Even if I dressed like this, I have a feeling I'd still experience street harassment. Image: Women on the street, a Creative Commons Attribution Share-Alike (2.0) image from zoomzoom's photostream
I’m a long-time subscriber to the Christian publication Relevant magazine, and got my first start in the world of internet interaction as a commenter on their message boards back in high school. I receive their email newsletter, and when it popped up in my inbox this afternoon, I clicked through to read a piece on modesty that was billed with the following: “Ed Gungor says the key to modesty lies in our hearts—not necessarily our dress.” I was immediately relieved, thinking this would not be yet another piece telling women it’s our job to hide our shameful bodies to keep men from “lusting.”
As I read the beginning of the piece, I was even more relieved, as the writer described a time he had been upset by what he thought was immodesty on the part of some teenage girls, only to later realize the real problem was with him and his own history and issues, causing him to perceive their dress as immodest and use it as an excuse for his own sinful thoughts.

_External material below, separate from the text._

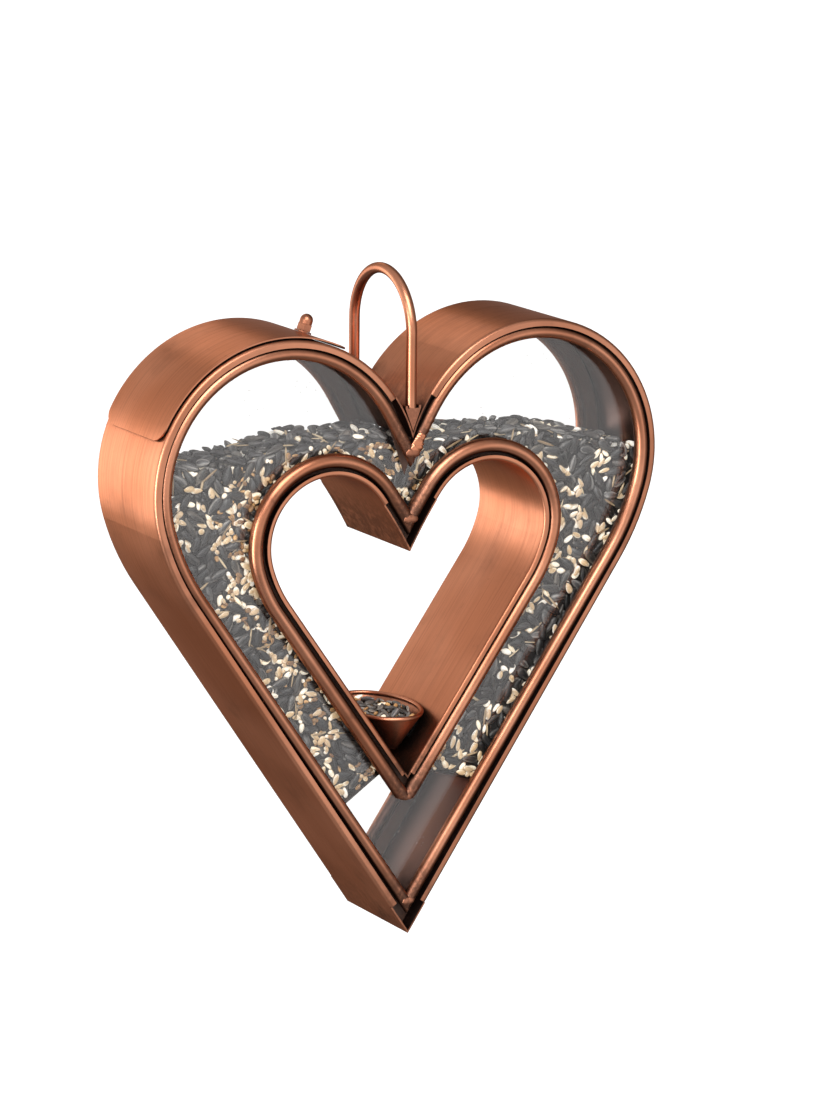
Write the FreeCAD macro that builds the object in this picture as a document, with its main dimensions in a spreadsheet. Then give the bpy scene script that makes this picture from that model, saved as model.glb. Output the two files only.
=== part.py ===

However, later, the piece took a turn for the worse as the author suggested that there is something about people’s souls that causes them to be “hit on,” in public– “hit on” being a nice phrase for street harassment, the kind of thing I’ve written about, and something I actually experience fairly regularly. The author writes:
I have spoken to many men and women who told me they were frequently “hit on” as they traveled and went out into public. Though some of them were exceptionally nice-looking and fashionably dressed, many were not. On the other hand, I have spoken to both men and women who were attractive by anyone’s standard—even some who dressed more revealingly than I was comfortable with—but they were seldom “hit on” or ogled by others. Why? What was the difference? It wasn’t their clothing; it was their souls. It has just as much (or more) to do with the person they wanted to present and their own struggles with lust as with what they wore.
Ah! So it’s my SOUL that causes men to scream at me from their trucks as they drive past me while I walk down the sidewalk on my way to the bus stop. Clearly, my soul cries out, “Please! Call me sugar tits!”
I could make a whole defense, posting pictures of myself in my usual summer clothes, which tend to be jersey dresses from J.Crew and skirts paired with form fitting crewneck tees. But the thing is, with so many experiences of street harassment, or “being hit on,” I’ve come to realize something: when I am harassed on the street, it has nothing to do with me. It’s not about what I’m wearing. It’s not about my soul. It’s about the men doing the yelling, and their desire to intimidate me, to make themselves feel like big burly men, to prove their own patriarchal power to themselves.
And the only thing that is going to stop this behavior from street harassers is for us to call it what it is. It’s harassment. It’s inappropriate. It’s designed for intimidation. And it’s not about me, or what I’m wearing, or my “soul” which may or may not be visible from a pickup truck going 35 miles per hour down Calhoun Street, anyway. It’s about despicable people who get off on intimidating and humiliating women who dare to be female and in public. Articles like this one posted on Relevant may be well-intentioned, but ultimately they give harassers excuses– this time, instead of “she was asking for it in that skirt,” it’s “but you should have seen her SOUL!”